Look through the data and write out every line with the word "bodies" in it.

— Begin Information shown —

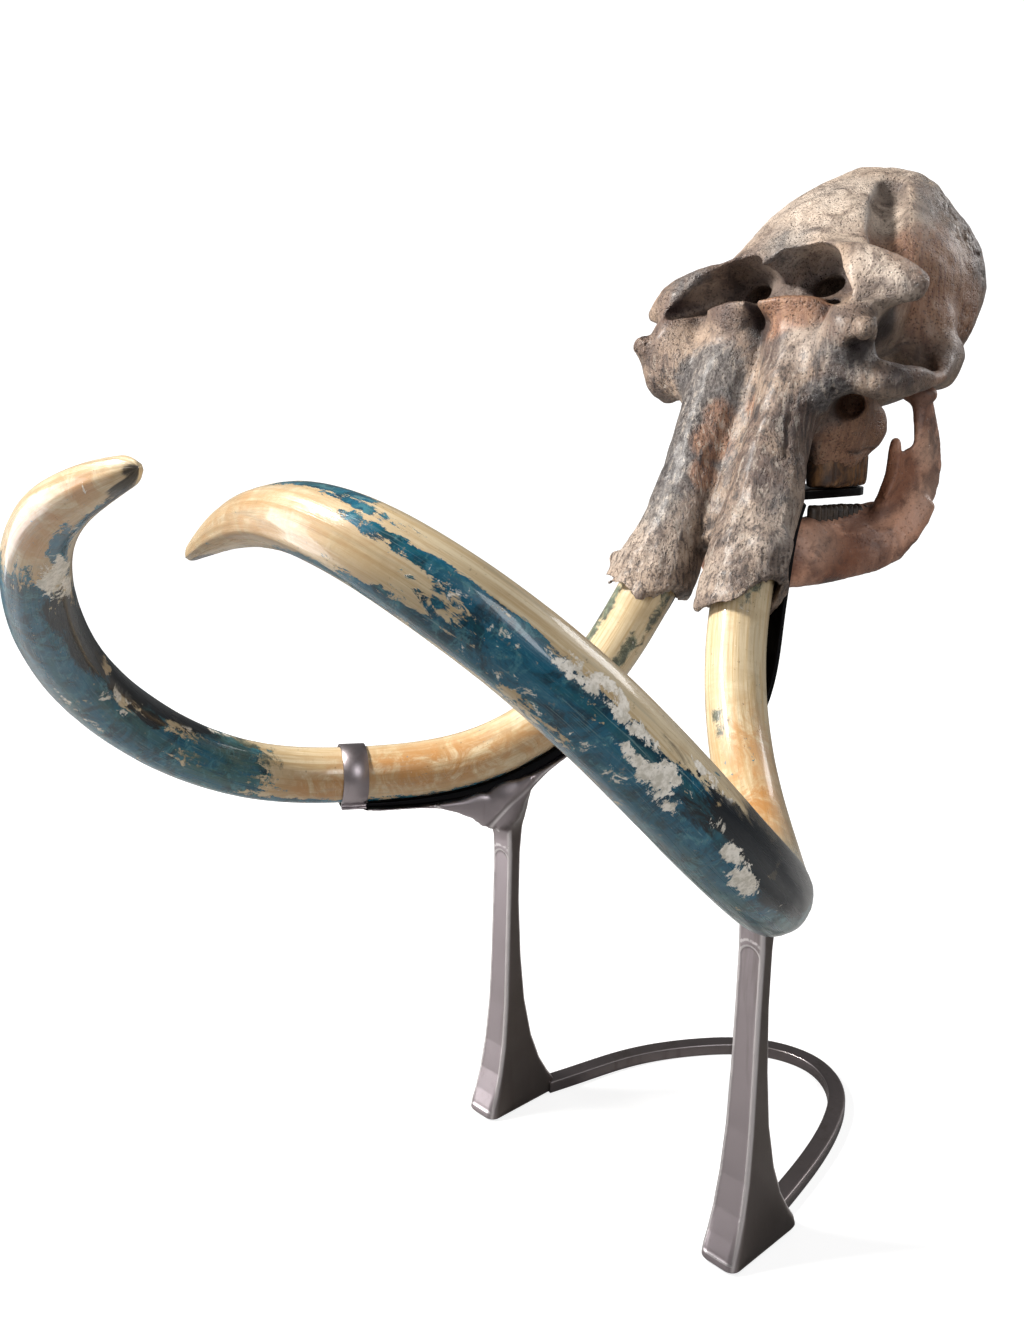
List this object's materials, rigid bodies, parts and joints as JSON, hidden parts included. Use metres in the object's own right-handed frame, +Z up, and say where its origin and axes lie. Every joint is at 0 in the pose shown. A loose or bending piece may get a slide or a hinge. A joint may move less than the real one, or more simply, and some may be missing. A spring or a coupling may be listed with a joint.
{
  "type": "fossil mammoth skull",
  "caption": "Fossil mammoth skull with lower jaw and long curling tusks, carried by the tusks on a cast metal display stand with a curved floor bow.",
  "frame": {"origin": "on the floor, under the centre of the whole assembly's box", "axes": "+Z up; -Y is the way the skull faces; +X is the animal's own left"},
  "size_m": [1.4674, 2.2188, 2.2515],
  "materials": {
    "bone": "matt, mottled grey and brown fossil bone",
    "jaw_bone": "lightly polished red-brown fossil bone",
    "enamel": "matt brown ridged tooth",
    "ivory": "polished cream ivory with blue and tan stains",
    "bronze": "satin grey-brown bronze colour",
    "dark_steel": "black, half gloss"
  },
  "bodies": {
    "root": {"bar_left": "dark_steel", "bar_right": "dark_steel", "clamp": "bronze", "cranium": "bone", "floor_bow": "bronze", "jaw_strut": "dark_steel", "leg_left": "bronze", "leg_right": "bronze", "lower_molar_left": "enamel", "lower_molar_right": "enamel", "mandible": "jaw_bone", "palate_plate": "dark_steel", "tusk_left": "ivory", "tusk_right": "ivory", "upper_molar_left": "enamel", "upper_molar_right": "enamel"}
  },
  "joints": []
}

— End Information shown —

**Answer for the task**
List this object's materials, rigid bodies, parts and joints as JSON, hidden parts included. Use metres in the object's own right-handed frame, +Z up, and say where its origin and axes lie. Every joint is at 0 in the pose shown. A loose or bending piece may get a slide or a hinge. A joint may move less than the real one, or more simply, and some may be missing. A spring or a coupling may be listed with a joint.
  "bodies": {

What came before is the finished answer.